┌─ Provided material
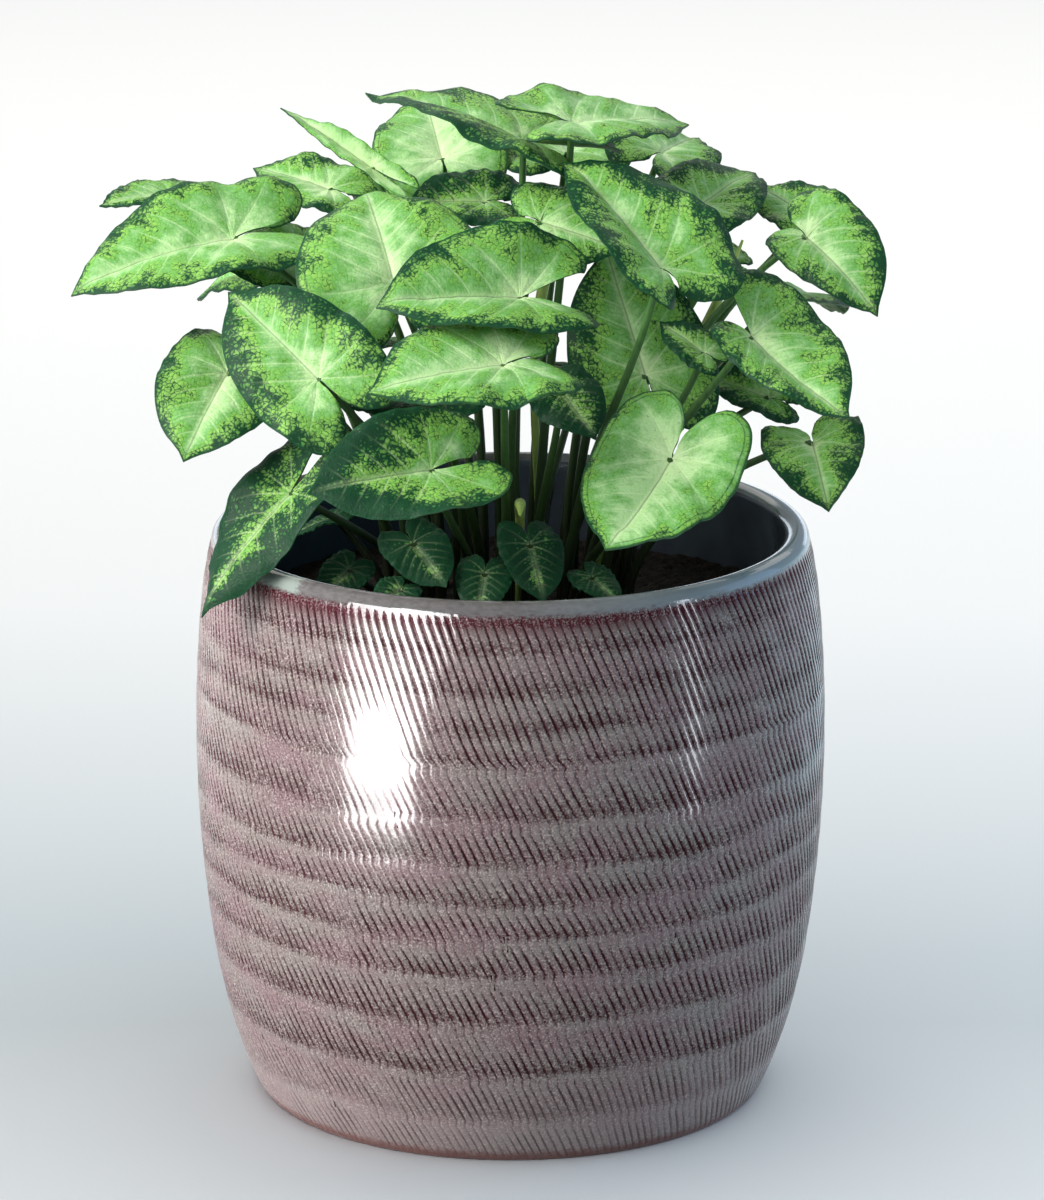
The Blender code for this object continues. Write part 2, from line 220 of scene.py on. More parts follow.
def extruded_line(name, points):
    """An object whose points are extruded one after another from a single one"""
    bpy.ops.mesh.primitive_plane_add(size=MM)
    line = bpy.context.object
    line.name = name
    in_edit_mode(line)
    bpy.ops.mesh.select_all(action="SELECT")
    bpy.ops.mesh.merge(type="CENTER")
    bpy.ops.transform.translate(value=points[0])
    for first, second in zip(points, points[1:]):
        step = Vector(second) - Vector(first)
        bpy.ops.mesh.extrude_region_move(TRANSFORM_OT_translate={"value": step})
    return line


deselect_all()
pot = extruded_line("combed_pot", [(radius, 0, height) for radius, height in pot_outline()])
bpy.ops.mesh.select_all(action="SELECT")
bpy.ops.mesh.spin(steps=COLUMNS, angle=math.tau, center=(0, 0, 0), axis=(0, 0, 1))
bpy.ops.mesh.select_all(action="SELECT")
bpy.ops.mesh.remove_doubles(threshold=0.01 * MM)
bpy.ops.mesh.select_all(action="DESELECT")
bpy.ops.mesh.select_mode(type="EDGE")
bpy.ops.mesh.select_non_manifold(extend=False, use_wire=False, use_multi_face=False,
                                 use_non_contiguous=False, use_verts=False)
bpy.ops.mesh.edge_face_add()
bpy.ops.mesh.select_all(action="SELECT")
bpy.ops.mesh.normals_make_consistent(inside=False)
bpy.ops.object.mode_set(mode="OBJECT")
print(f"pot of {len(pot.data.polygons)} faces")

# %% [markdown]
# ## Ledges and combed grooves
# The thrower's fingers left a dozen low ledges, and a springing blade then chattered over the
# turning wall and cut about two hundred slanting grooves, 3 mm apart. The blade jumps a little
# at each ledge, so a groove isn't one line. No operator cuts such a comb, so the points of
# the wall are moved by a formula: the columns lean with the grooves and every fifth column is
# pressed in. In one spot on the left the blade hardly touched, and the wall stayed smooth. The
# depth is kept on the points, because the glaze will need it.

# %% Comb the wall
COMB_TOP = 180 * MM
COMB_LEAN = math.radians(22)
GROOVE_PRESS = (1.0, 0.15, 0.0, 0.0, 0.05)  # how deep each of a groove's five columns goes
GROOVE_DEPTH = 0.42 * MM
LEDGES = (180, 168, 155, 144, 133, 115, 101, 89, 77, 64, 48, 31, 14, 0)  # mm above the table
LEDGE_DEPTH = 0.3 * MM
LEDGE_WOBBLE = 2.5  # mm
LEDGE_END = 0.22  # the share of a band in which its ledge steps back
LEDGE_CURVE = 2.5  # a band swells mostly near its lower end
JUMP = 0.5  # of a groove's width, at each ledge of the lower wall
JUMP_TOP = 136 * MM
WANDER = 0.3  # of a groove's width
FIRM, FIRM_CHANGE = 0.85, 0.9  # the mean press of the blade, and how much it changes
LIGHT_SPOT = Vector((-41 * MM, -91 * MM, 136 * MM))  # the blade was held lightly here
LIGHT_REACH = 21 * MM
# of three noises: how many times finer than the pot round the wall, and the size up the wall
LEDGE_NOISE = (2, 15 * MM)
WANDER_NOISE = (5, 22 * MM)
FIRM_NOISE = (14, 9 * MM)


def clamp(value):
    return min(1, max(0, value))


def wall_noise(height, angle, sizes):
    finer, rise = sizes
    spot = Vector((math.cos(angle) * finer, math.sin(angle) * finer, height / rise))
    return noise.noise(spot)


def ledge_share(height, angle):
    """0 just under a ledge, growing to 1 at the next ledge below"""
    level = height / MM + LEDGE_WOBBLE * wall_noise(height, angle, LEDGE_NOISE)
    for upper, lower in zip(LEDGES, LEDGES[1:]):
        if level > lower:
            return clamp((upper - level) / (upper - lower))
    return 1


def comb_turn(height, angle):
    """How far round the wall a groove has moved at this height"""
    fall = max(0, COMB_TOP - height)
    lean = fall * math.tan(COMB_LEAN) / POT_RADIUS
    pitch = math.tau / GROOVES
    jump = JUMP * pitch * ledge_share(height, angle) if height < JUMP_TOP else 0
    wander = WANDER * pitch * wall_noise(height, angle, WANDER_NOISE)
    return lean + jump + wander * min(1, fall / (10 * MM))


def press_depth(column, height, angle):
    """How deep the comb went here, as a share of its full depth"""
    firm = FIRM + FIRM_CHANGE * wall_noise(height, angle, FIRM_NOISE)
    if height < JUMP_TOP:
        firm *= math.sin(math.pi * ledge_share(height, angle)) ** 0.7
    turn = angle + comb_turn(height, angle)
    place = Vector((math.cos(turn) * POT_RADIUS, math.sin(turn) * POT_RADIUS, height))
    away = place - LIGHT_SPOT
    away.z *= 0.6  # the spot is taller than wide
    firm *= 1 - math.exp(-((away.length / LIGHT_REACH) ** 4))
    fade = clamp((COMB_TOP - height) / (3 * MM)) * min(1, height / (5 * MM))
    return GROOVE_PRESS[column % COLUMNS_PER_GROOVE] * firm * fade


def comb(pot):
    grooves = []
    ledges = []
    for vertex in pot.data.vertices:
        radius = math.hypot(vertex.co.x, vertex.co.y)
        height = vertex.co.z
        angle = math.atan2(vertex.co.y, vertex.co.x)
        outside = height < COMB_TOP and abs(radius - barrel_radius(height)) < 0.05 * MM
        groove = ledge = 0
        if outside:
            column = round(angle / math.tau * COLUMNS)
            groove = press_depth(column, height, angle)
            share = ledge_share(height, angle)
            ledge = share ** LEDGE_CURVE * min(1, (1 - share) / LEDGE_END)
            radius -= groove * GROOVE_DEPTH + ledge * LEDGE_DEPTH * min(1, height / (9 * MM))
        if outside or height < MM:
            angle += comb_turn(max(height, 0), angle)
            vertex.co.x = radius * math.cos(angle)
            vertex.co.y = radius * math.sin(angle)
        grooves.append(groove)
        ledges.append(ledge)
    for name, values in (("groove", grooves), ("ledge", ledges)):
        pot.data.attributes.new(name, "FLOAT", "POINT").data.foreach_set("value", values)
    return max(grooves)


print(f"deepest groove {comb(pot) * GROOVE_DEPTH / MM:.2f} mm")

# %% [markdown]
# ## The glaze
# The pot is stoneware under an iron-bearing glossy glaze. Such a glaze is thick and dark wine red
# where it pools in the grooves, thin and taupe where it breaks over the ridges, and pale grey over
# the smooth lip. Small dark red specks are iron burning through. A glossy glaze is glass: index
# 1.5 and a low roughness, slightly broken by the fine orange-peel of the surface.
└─
§ **Directions**
Where a line in the material contains "object", copy that line.

§ **Final result**
The Blender code for this object continues. Write part 2, from line 220 of scene.py on. More parts follow.
    """An object whose points are extruded one after another from a single one"""
    line = bpy.context.object
bpy.ops.object.mode_set(mode="OBJECT")